At the last minute, Kansas Rep. Kevin Yoder got a reprieve: He didn’t have to vote on the Republican health care bill Friday.
Doing so could have meant political trouble, no matter which way he ended up voting.
Yoder, a Republican who represents a suburban Kansas City district that Democrat Hillary Clinton won, hadn’t announced publicly whether he planned to support the bill.
He faced a predicament shared with other Republicans who are up for re-election in blue or purple districts. They were on Paul Ryan’s mind when he told a stunned room full of GOP representatives on Friday that the vote had been canceled.
“What the speaker said very clear is, ‘Look, it’s a controversial bill in a lot of districts, so why put people on the record for something that’s not going to happen,’” said Rep. Mike Coffman, R-Colo., who was in the closed-door meeting.
“He said politically it’s more difficult for certain members than others,” Coffman said. “Why make them pay the price if it’s not going to pass?”
Democrats have targeted Yoder’s seat as one they might be able to tip blue in 2018’s midterm elections.
The Overland Park conservative is the only member of the Kansas congressional delegation who had not come out in support of the GOP’s American Health Care Act. He was under heavy pressure from hospitals and health care providers in his district to vote against the bill.
The squeeze came from the right, too. Conservative groups such as Heritage Action and the Koch-affiliated group Americans for Prosperity lobbied hard against the legislation.
It wouldn’t have been easy for Yoder to vote no. As a member of the House GOP leadership’s deputy whip team, he was tasked with shoring up support for the bill among his colleagues.

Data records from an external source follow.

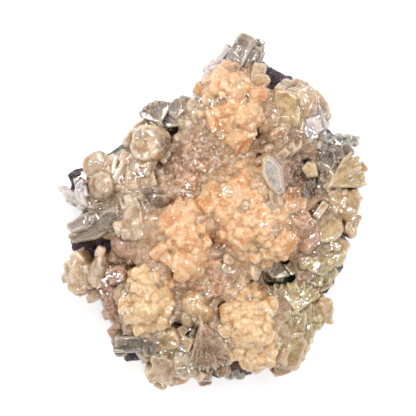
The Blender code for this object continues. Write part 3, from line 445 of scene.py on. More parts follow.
def with_marks_and_highlights(wire, colour, frosted, shade):
    """The body colour with the crystal's own tone, the marks of its growth and a painted highlight
    on its edges.
    """
    how = wire.how
    grey = wire.node("CombineColor")
    tone = wire.span(wire.fact("tone"), 0.0, 1.0, *TONES)
    for channel in range(3):
        wire.put(grey.inputs[channel], tone)
    colour = wire.mix(1.0, colour, grey.outputs[0], "MULTIPLY")
    # Pale growth lines, partly standing for painted reflections off cleavage planes
    colour = wire.glaze(colour, wire.growth, 0.56, 0.68, how["streak"], frosted)
    colour = wire.glaze(colour, wire.growth, 0.45, 0.34, how["streak"] * 0.9, shade)
    # Painted white highlight where faces meet outwards
    colour = wire.glaze(colour, wire.edge, 0.15, 0.80, how["frost"], frosted)
    colour = wire.glaze(colour, wire.specks, 0.51, 0.66, how["grainy"], frosted)
    return wire.glaze(colour, wire.specks, 0.48, 0.34, how["mottle"], shade)


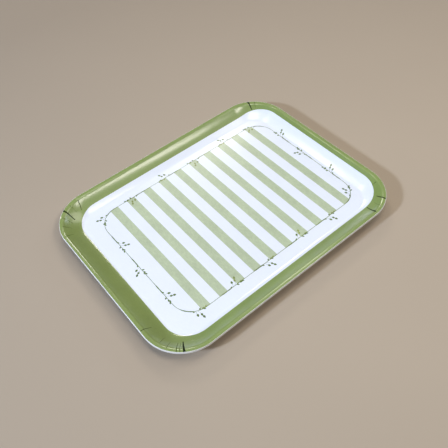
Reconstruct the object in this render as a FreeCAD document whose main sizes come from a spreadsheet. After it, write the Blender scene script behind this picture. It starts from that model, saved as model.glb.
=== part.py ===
import FreeCAD, Part

import math
import os

import Sketcher

# A pressed laminate serving tray. The rim flares up and out of a flat floor: a hollow cove, a slope that
# steepens gently, a rounded bend and a short lip, the same all the way round. Every layer is one bent sheet that
# lies face to face with the next, and a coat of its own seals the cut edge of the rim.
# X runs along the long side, Y along the short side, and the tray stands on z = 0.

DRIVING = {
    "floor_length": (361.2, "flat floor, long way"),
    "floor_width": (261.2, "flat floor, short way"),
    "floor_corner": (28.0, "corner radius of the flat floor"),
    "cove_radius": (12.0, "tight hollow bend where the rim leaves the floor, on the upper face"),
    "cove_angle": (22.5, "slope at the end of that bend, in degrees"),
    "slope_radius": (80.0, "long gentle hollow of the slope, on the upper face"),
    "slope_angle": (41.0, "steepest slope of the rim, in degrees"),
    "bend_radius": (8.0, "rounded bend from slope to lip, on the upper face"),
    "lip_angle": (8.0, "slope of the lip, in degrees"),
    "lip_length": (3.0, "straight stretch of the lip"),
    "overlay_ply": (0.15, "clear wear film"),
    "decor_ply": (0.2, "printed sheet"),
    "veneer_ply": (0.6, "each sheet of veneer"),
    "backing_ply": (0.25, "sheet under the tray"),
    "seal_coat": (0.35, "coat on the cut edge"),
}
PLIES = [
    ("clear_overlay", "overlay_ply"),
    ("decor_sheet", "decor_ply"),
    ("face_veneer", "veneer_ply"),
    ("upper_cross_veneer", "veneer_ply"),
    ("core_veneer", "veneer_ply"),
    ("lower_cross_veneer", "veneer_ply"),
    ("bottom_veneer", "veneer_ply"),
    ("backing_sheet", "backing_ply"),
]
QUARTER_TURN = 90.0

# How a sketch numbers the points of a curve, and its own origin.
START, END, CENTRE = 1, 2, 3
SKETCH_ORIGIN = (-1, 1)

document = FreeCAD.newDocument("serving_tray")
sheet = document.addObject("Spreadsheet::Sheet", "dims")
for row, (alias, (number, note)) in enumerate(DRIVING.items(), start=1):
    sheet.set(f"A{row}", note)
    sheet.set(f"B{row}", str(number))
    sheet.setAlias(f"B{row}", alias)
document.recompute()


class Size:
    """A size as the expression that binds it to the sheet, and as the number it comes to today."""

    def __init__(self, text, number):
        self.text = text
        self.number = number

    def __add__(self, other):
        return Size(f"({self.text} + {other.text})", self.number + other.number)

    def __sub__(self, other):
        return Size(f"({self.text} - {other.text})", self.number - other.number)

    def half(self):
        return Size(f"{self.text} / 2", self.number / 2)

    def negative(self):
        return Size(f"-{self.text}", -self.number)


def cell(alias):
    return Size(f"dims.{alias}", float(sheet.get(alias)))


SURFACE = Size("0", 0.0)
THICKNESS = SURFACE
for _, ply_cell in PLIES:
    THICKNESS = THICKNESS + cell(ply_cell)
CORNER_X = cell("floor_length").half() - cell("floor_corner")
CORNER_Y = cell("floor_width").half() - cell("floor_corner")


def origin_plane(body, role):
    return next(plane for plane in body.Origin.OriginFeatures if plane.Role == role)


def new_sketch(body, name, role, offset):
    """A sketch on one of the body's origin planes, moved by offset, which maps x, y or z to a size."""
    sketch = body.newObject("Sketcher::SketchObject", name)
    sketch.AttachmentSupport = (origin_plane(body, role), [""])
    sketch.MapMode = "FlatFace"
    for axis, size in offset.items():
        sketch.setExpression(f"AttachmentOffset.Base.{axis}", size.text)
    return sketch


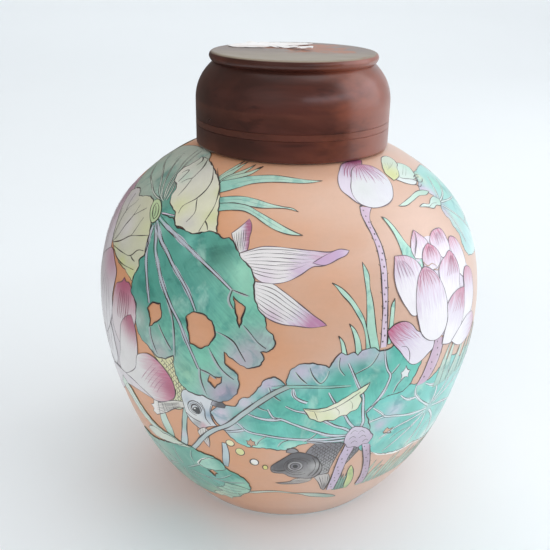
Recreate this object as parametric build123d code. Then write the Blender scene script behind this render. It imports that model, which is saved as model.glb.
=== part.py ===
from build123d import *
import os

# Ginger jar: a one-piece glazed porcelain body under a one-piece turned hardwood lid,
# with the remnant of a paper label glued on top of the lid.
# Millimetres, +Z up. The origin is the centre of the foot, on the surface that the jar
# stands on. The decorated front faces -Y.

# ---- Porcelain body -------------------------------------------------------------------
FOOT_RADIUS = 58.6          # outer edge of the foot ring, where it meets the table
BELLY_RADIUS = 100.5        # widest part of the body
BELLY_HEIGHT = 108.0        # height of the widest part
SHOULDER_HEIGHT = 188.3     # flat ledge around the neck, where the lid rests
LEDGE_RADIUS = 45.5         # outer edge of that ledge
# Points of the outer wall between those three places: (radius, height).
LOWER_WALL = [(68.6, 12.0), (83.3, 36.0), (94.2, 66.0)]
UPPER_WALL = [(98.4, 131.0), (88.8, 156.0), (76.5, 170.0), (62.7, 180.0)]
LEDGE_SLOPE = (-1.0, 0.38)  # direction in which the shoulder runs out into the ledge

WALL = 5.2                  # wall thickness, measured across the wall
FLOOR_HEIGHT = 10.0         # inside floor
FLOOR_RADIUS = 50.0         # where the inside floor turns up into the wall
CEILING = (46.5, 182.2)     # inside, under the ledge: radius, height

NECK_RADIUS = 42.0          # outside of the short upright neck
NECK_WALL = 4.8
NECK_HEIGHT = 18.0          # above the shoulder ledge
NECK_ROOT_FILLET = 1.2

FOOT_RING_WIDTH = 5.5       # the unglazed ring that touches the table
FOOT_RECESS = 4.0           # depth of the recessed base inside the ring
FOOT_EDGE_ROUND = 1.0

# ---- Turned lid -----------------------------------------------------------------------
LID_RADIUS = 48.5           # upright wall
LID_WALL_TOP = 22.0         # where the upright wall turns into the curved shoulder
LID_EDGE_ROUND = 1.5        # rounded bottom edge, outside
LID_SHOULDER = (46.9, 30.4) # a point on the curved shoulder: radius, height
LID_GROOVE = (39.9, 39.9)   # bottom of the groove under the bead: radius, height
BEAD_RADIUS = 41.65         # rounded bead around the top
BEAD_HEIGHT = 42.7          # height of the bead's fullest point
LID_HEIGHT = 45.0           # flat top face
TOP_FACE_RADIUS = 39.4      # where the top face rounds over into the bead

LINE_HEIGHTS = (10.4, 13.6) # pair of incised lines around the upright wall
LINE_DEPTH = 0.22
LINE_WIDTH = 0.7

RECESS_RADIUS = 43.2        # hollow that drops over the neck, 1.2 mm clear all round
RECESS_DEPTH = 26.0
RECESS_CORNER = 3.0

# ---- Paper label remnant --------------------------------------------------------------
LABEL_THICKNESS = 0.3
LABEL_CENTRE = (-13.0, 18.0)    # on the lid's top face
LABEL_TURN = -4.0
# Torn outline about that centre: (x, y).
LABEL_OUTLINE = [
    (-18.0, -3.5), (-9.0, -7.0), (-1.5, -5.0), (6.5, -8.5), (13.0, -6.5), (20.0, -9.0),
    (22.5, -6.0), (16.0, -2.5), (18.5, 2.0), (11.0, 5.5), (3.0, 8.0), (-6.0, 9.5), (-14.5, 6.0),
]


def turned(outline):
    """Solid of revolution about Z from closed (radius, height) edges."""
    face = make_face(outline)
    return revolve(Plane.XZ * face, axis=Axis.Z, revolution_arc=360)


def outer_wall():
    """The body's outside, from the foot's edge up to the shoulder ledge."""
    lower = [(FOOT_RADIUS, 0.0)] + LOWER_WALL
    upper = UPPER_WALL + [(LEDGE_RADIUS, SHOULDER_HEIGHT)]
    points = lower + [(BELLY_RADIUS, BELLY_HEIGHT)] + upper
    foot_slope = (LOWER_WALL[0][0] - FOOT_RADIUS, LOWER_WALL[0][1])
    return Spline(*points, tangents=[foot_slope, LEDGE_SLOPE])


def inner_wall(outside, rows=9):
    """The inside of the wall: one wall thickness in from the outside, along its normals."""
    points = [(FLOOR_RADIUS, FLOOR_HEIGHT)]
    first, last = 0.12, 0.92
    for row in range(rows):
        along = first + (last - first) * row / (rows - 1)
        place = outside.position_at(along)
        run = outside.tangent_at(along)
        points.append((place.X - WALL * run.Y, place.Y + WALL * run.X))
    points.append(CEILING)
    return Spline(*points)


def neck_bend(inside):
    """The inside bend from under the ledge up into the neck."""
    neck_inside = NECK_RADIUS - NECK_WALL
    run = inside.tangent_at(1)
    corner = (neck_inside, CEILING[1] + (CEILING[0] - neck_inside) * abs(run.Y / run.X))
    return Bezier(CEILING, corner, (neck_inside, SHOULDER_HEIGHT + 1.0))


def make_body():
    neck_inside = NECK_RADIUS - NECK_WALL
    neck_top = SHOULDER_HEIGHT + NECK_HEIGHT
    ring_inside = FOOT_RADIUS - FOOT_RING_WIDTH
    outside = outer_wall()
    inside = inner_wall(outside)
    neck_start = (neck_inside, SHOULDER_HEIGHT + 1.0)
    rim = [
        Line((LEDGE_RADIUS, SHOULDER_HEIGHT), (NECK_RADIUS, SHOULDER_HEIGHT)),
        Line((NECK_RADIUS, SHOULDER_HEIGHT), (NECK_RADIUS, neck_top)),
        Line((NECK_RADIUS, neck_top), (neck_inside, neck_top)),
        Line((neck_inside, neck_top), neck_start),
    ]
    floor = [
        Line((0, FLOOR_HEIGHT), (FLOOR_RADIUS, FLOOR_HEIGHT)),
        Line((0, FLOOR_HEIGHT), (0, FOOT_RECESS)),
        Line((0, FOOT_RECESS), (ring_inside - 1.0, FOOT_RECESS)),
        Line((ring_inside - 1.0, FOOT_RECESS), (ring_inside, 0)),
        Line((ring_inside, 0), (FOOT_RADIUS, 0)),
    ]
    body = turned(rim + floor + [outside, inside, neck_bend(inside)])
    rounds = [
        (NECK_RADIUS, neck_top, NECK_WALL * 0.45),
        (neck_inside, neck_top, NECK_WALL * 0.45),
        (NECK_RADIUS, SHOULDER_HEIGHT, NECK_ROOT_FILLET),
        (FOOT_RADIUS, 0.0, FOOT_EDGE_ROUND),
        (ring_inside, 0.0, FOOT_EDGE_ROUND),
    ]
    for radius, height, size in rounds:
        body = fillet(ring_edge(body, radius, height), size)
    return body


def ring_edge(solid, radius, height):
    """The circular edge of that radius at that height."""
    rings = solid.edges().filter_by(GeomType.CIRCLE)
    return [e for e in rings if abs(e.radius - radius) < 0.02 and abs(e.center().Z - height) < 0.02]


def incised(height):
    """V-shaped ring cut into the lid's upright wall at that height."""
    half = LINE_WIDTH / 2
    edge = LID_RADIUS + 0.2
    cut = Polyline(
        (edge, height - half), (LID_RADIUS - LINE_DEPTH, height), (edge, height + half), close=True
    )
    return turned(cut)


def make_lid():
    """The lid, built with its bottom edge at height 0."""
    recess_top = RECESS_DEPTH
    wall_start = (LID_RADIUS, LID_EDGE_ROUND)
    foot_start = (LID_RADIUS - LID_EDGE_ROUND, 0)
    shoulder = Spline(
        (LID_RADIUS, LID_WALL_TOP), LID_SHOULDER, LID_GROOVE, tangents=[(0, 1), (-0.75, 0.66)]
    )
    bead_low = ThreePointArc(
        LID_GROOVE, (BEAD_RADIUS - 0.55, BEAD_HEIGHT - 1.5), (BEAD_RADIUS, BEAD_HEIGHT)
    )
    bead_high = ThreePointArc(
        (BEAD_RADIUS, BEAD_HEIGHT), (BEAD_RADIUS - 0.66, LID_HEIGHT - 0.66), (TOP_FACE_RADIUS, LID_HEIGHT)
    )
    outline = [
        Line(foot_start, (RECESS_RADIUS, 0)),
        Line((RECESS_RADIUS, 0), (RECESS_RADIUS, recess_top)),
        Line((RECESS_RADIUS, recess_top), (0, recess_top)),
        Line((0, recess_top), (0, LID_HEIGHT)),
        Line((0, LID_HEIGHT), (TOP_FACE_RADIUS, LID_HEIGHT)),
        bead_high,
        bead_low,
        shoulder,
        Line((LID_RADIUS, LID_WALL_TOP), wall_start),
        RadiusArc(wall_start, foot_start, LID_EDGE_ROUND),
    ]
    lid = turned(outline)
    lid = fillet(ring_edge(lid, RECESS_RADIUS, recess_top), RECESS_CORNER)
    for height in LINE_HEIGHTS:
        lid = lid - incised(height)
    return Pos(0, 0, SHOULDER_HEIGHT) * lid


def make_label():
    """Thin torn paper, glued flat on the lid's top face."""
    sheet = extrude(make_face(Polyline(*LABEL_OUTLINE, close=True)), LABEL_THICKNESS)
    top = SHOULDER_HEIGHT + LID_HEIGHT
    return Pos(*LABEL_CENTRE, top) * Rot(0, 0, LABEL_TURN) * sheet


def main():
    os.makedirs("parts", exist_ok=True)
    pieces = {"jar_body": make_body(), "wooden_lid": make_lid(), "paper_label": make_label()}
    for name, piece in pieces.items():
        export_step(piece, f"parts/{name}.step")


main()
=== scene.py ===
import math
import random

import bpy
import numpy as np
from mathutils import Matrix, Vector
from mathutils.geometry import delaunay_2d_cdt


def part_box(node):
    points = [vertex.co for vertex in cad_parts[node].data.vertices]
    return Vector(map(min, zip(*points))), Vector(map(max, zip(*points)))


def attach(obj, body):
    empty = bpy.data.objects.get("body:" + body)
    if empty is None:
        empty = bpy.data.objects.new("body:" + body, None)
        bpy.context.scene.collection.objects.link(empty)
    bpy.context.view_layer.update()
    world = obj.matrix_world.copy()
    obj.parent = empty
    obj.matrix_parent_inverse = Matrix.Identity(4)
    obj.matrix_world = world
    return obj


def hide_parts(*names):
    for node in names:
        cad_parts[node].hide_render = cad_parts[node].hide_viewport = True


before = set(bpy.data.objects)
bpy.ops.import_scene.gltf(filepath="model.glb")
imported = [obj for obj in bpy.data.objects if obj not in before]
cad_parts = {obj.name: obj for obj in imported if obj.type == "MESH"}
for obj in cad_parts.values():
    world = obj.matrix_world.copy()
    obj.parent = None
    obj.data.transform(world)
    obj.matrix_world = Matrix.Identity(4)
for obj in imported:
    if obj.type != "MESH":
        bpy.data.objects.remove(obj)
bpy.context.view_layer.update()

# The looks of the ginger jar: coral ground and pond scene in enamel on the porcelain body,
# a waxed rosewood lid and a torn paper remnant.
# Places on the wall are (angle, climb): angle in degrees, 0 facing -Y and growing towards
# +X, and climb in millimetres along the wall from the foot's edge. Lifts and widths are
# millimetres too.
MM = 0.001
random.seed(7)

FOOT_ROUND = 1.2            # the wall is read above the foot's rounded edge
LEDGE_EDGE = 45.4           # radius where the wall ends and the ledge begins
OUTWARD = 0.1               # the wall's normals point outwards by more than this share
WALL_STEP = 0.5             # spacing of the points along the wall's profile
WALL_TOP_GAP = 0.8          # paint stays this far below the wall's upper end
GROUND_LIFT = 0.05          # coral ground above the porcelain
GROUND_UNDER = 0.01         # and its underside
GROUND_GAPS = (1.3, 1.0)    # bare wall below and above the ground
ENAMEL_FOOT = 0.02          # painted areas reach down to here, inside the ground
FILL_STEP = 0.03            # each painted area lies this much above the one before
BAND_LIFT = 0.010           # pale bands above their area
INK_LIFT = 0.015            # ink lines above their area
GRID = 2.2                  # spacing of the points inside a painted area
EDGE_STEP = 1.1             # spacing of the points along an outline
RIM_GAP = 0.42              # grid points keep this share of the grid's spacing from an outline
CORNER_DEG = 62             # an outline turns sharply past this angle
HOLE_CORNER_DEG = 25        # and a hole's outline past this one
HOLE_INK = 1.2              # a hole's outline is this much wider than its area's
RIBBON_DEPTH = 0.035        # ink lines and pale bands are this thick
HAND_WAVES = ((14 / 22, 5.0), (8 / 22, 3.1))      # (share, length) of a hand's waver
BRUSH_SWELLS = ((0.26, 5.1), (0.22, 1.9))         # (share, length) of a brush line's swell
BRUSH_MEAN = 0.88           # a line's mean width as a share of its nominal one
END_SHARE = 5               # a line tapers over one part in this many at each end

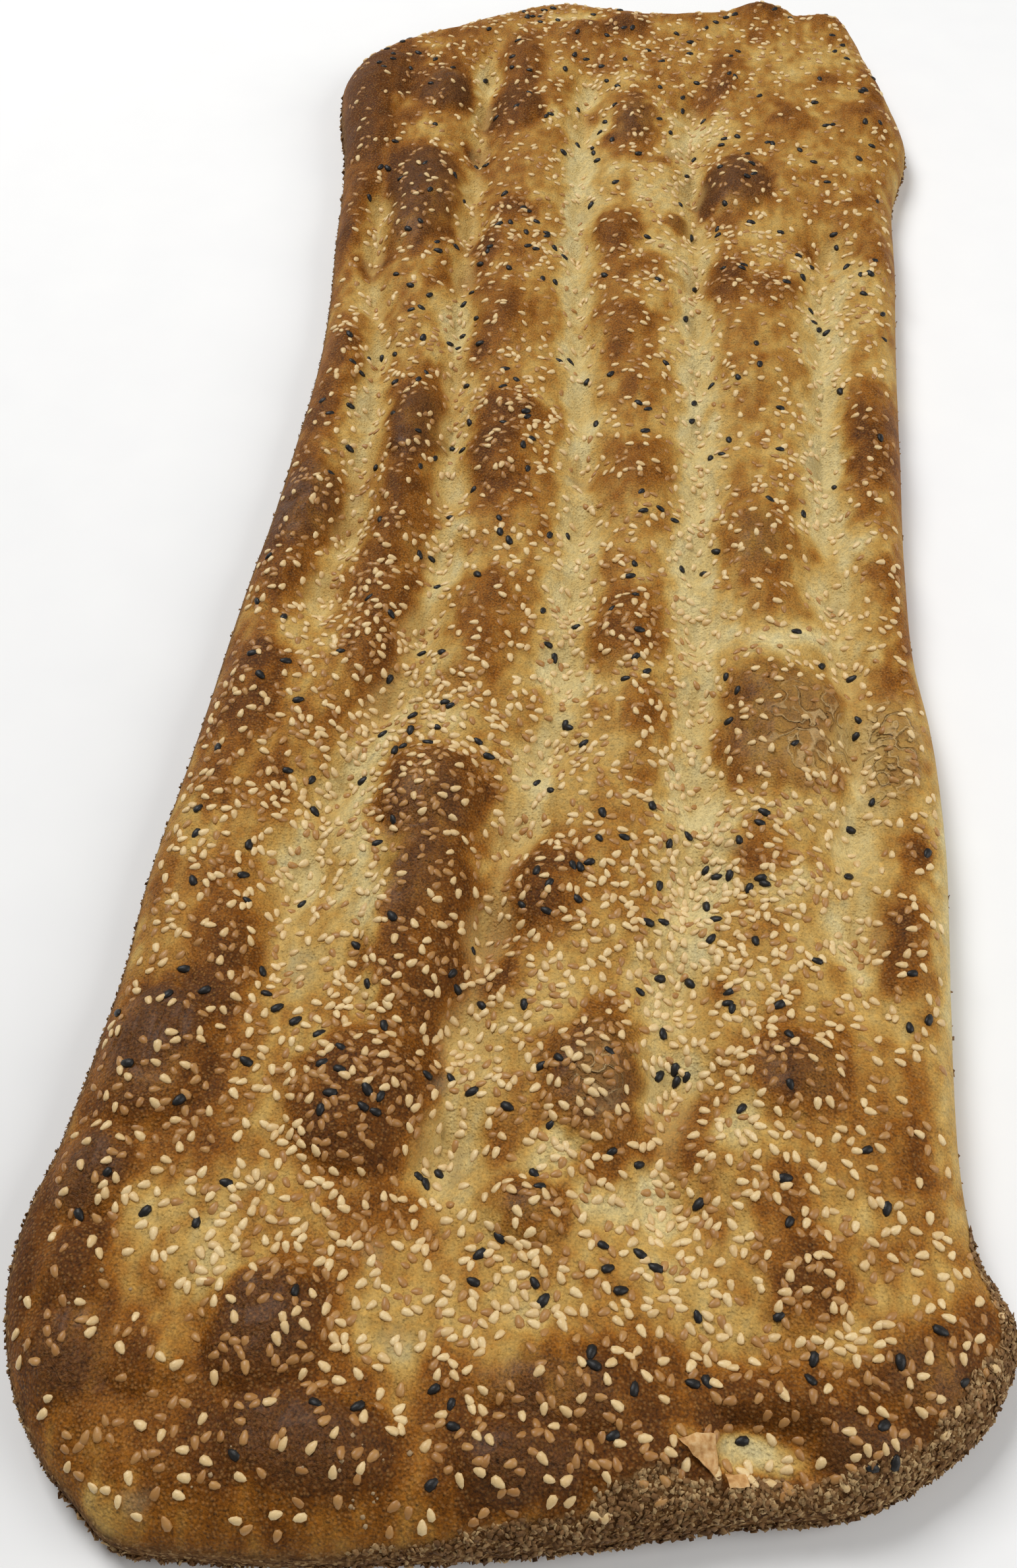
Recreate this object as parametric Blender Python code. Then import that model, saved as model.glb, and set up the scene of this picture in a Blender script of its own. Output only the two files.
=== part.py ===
"""Barbari bread: a long, flat loaf with finger grooves down its length and seeds on its crust.

The loaf lies on its flat underside, its length along Y and its top facing +Z. The origin is
on the underside, at the middle of the loaf. The near end is the one toward -Y.

Lengths below are in millimetres, and MM turns them into metres when a mesh is made.
"""
import math
import random

import bmesh
import bpy
import numpy as np
from mathutils import Matrix, Vector, noise
from mathutils.bvhtree import BVHTree

MM = 0.001

# The loaf seen from above, corner to corner, through the points that its uneven shape needs
NEAR_END = [(-107, -374), (-95, -383), (-84, -390), (-70, -391), (-32, -388), (20, -379), (68, -367),
            (97, -361), (117, -350), (132, -336)]
RIGHT_SIDE = [(132, -336), (140, -322), (142, -309), (133, -291), (130, -262), (131, -215),
              (133, -160), (131, -112), (126, -72), (125, -25), (126, 40), (127, 105),
              (129, 165), (130, 228), (138, 272), (137, 298), (128, 338), (121, 369), (112, 401)]
FAR_END = [(112, 401), (97, 415), (79, 416), (60, 419), (40, 412), (20, 407), (0, 405),
           (-40, 410), (-66, 408), (-86, 398), (-109, 382), (-131, 363), (-149, 347)]
LEFT_SIDE = [(-149, 347), (-160, 327), (-163, 305), (-158, 276), (-150, 243), (-144, 205),
             (-139, 165), (-132, 115), (-127, 60), (-126, -20), (-127, -80), (-127, -150),
             (-128, -200), (-126, -240), (-128, -290), (-131, -314), (-129, -336), (-120, -358),
             (-107, -374)]

# Heights above the table and the rounding of the edge
RIDGE_HEIGHT = 22.5
WIDEST_HEIGHT = 6.0
EDGE_ROUNDING = 22.0
EDGE_FULLNESS = 2.2
BASE_INSET = 4.0

# Grooves pressed in by fingertips: the line of each, from the near end to the far end
GROOVES = [
    [(-88, -95), (-97, -80), (-92, -42), (-94, -10), (-96, 30), (-101, 81), (-115, 132),
     (-121, 205)],
    [(-78, -235), (-79, -200), (-69, -152), (-62, -120), (-53, -78), (-54, -40), (-61, 22),
     (-68, 90), (-75, 183), (-80, 260), (-86, 345)],
    [(-18, -310), (-17, -250), (-12, -180), (-4, -142), (2, -99), (-2, -60), (-2, -10),
     (-8, 40), (-18, 132), (-25, 205), (-31, 325)],
    [(46, -300), (45, -240), (50, -180), (48, -110), (44, -50), (42, 0), (40, 81),
     (37, 132), (33, 200), (26, 310)],
    [(104, -225), (100, -180), (104, -120), (98, -72), (94, -20), (93, 40), (93, 132), (98, 200)],
]
GROOVE_DEPTH = 10.0
GROOVE_HALF_WIDTH = 12.5
GROOVE_NARROWING = 3.5
GROOVE_SHARPNESS = 1.4
GROOVE_FADE = 45.0
FINGERTIP_STEP = 37.0
FINGERTIP_DEPTH = 2.2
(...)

For two weeks following the bill’s introduction, Yoder kept his thoughts on the bill largely private. His office issued written statements saying he was reviewing the complex legislation and that it was “a good start.”
Clay Barker, the executive director of the Kansas Republican Party, said Yoder was ambivalent when he last spoke to him about a week ago.
Barker said he took that ambivalence “as a sign he was going to vote for it and just didn’t want to say anything."
Barker said that if Yoder voted against the bill it could be a sign that he plans to run for governor and is putting distance between himself and Trump. If he is planning on staying in Congress “and wants to be part of the team” he could support it.
On Friday morning, his spokesman C.J. Grover said not to expect Yoder to announce a decision before the vote.
As it became clear later Friday that GOP leaders would have trouble securing the necessary votes to pass the bill, it appeared that Yoder and other "undecided" Republicans would have to cast votes on a bill that stood little chance of passing. The president had made it clear that he wanted an up or down vote, win or lose.
Missouri Democratic Rep. Emanuel Cleaver said he didn’t envy Yoder, who he considers a friend across the aisle.
“On a friendship side, I’m thinking, man, I sure hate that he’s in this spot because that could open the door for a high-powered opponent,” Cleaver said. But for the Democratic Congressional Campaign Committee and House Democratic leadership, which is eying Yoder’s seat, “this is good news to us.”
GOP Rep. Mark Amodei of Nevada pointed out that while everyone focused on how the conservative Freedom Caucus and moderate Tuesday Group would vote, there were many rank-and-file Republicans who don't belong to either group who had yet to say how they were voting, including members such as Yoder and Rep. Sam Graves of Missouri.
Graves also remained officially undecided until the last minute, and never said how he’d vote.
"If you look at a swath of people from the West and Midwest who've been very quiet ... it's an interesting group. And I’m talking up and down the seniority list," Amodei said.
Yoder declined interview requests on Friday, both before and after the vote was nixed. He issued a statement after the vote's cancellation that sounded an optimistic note.
It did not say how he had planned to vote.
“As we’ve seen, finding a compromise will be difficult,” he said in the statement. “But I believe it is possible.”
Bryan Lowry of the Kansas City Star reported from Kansas City, Mo.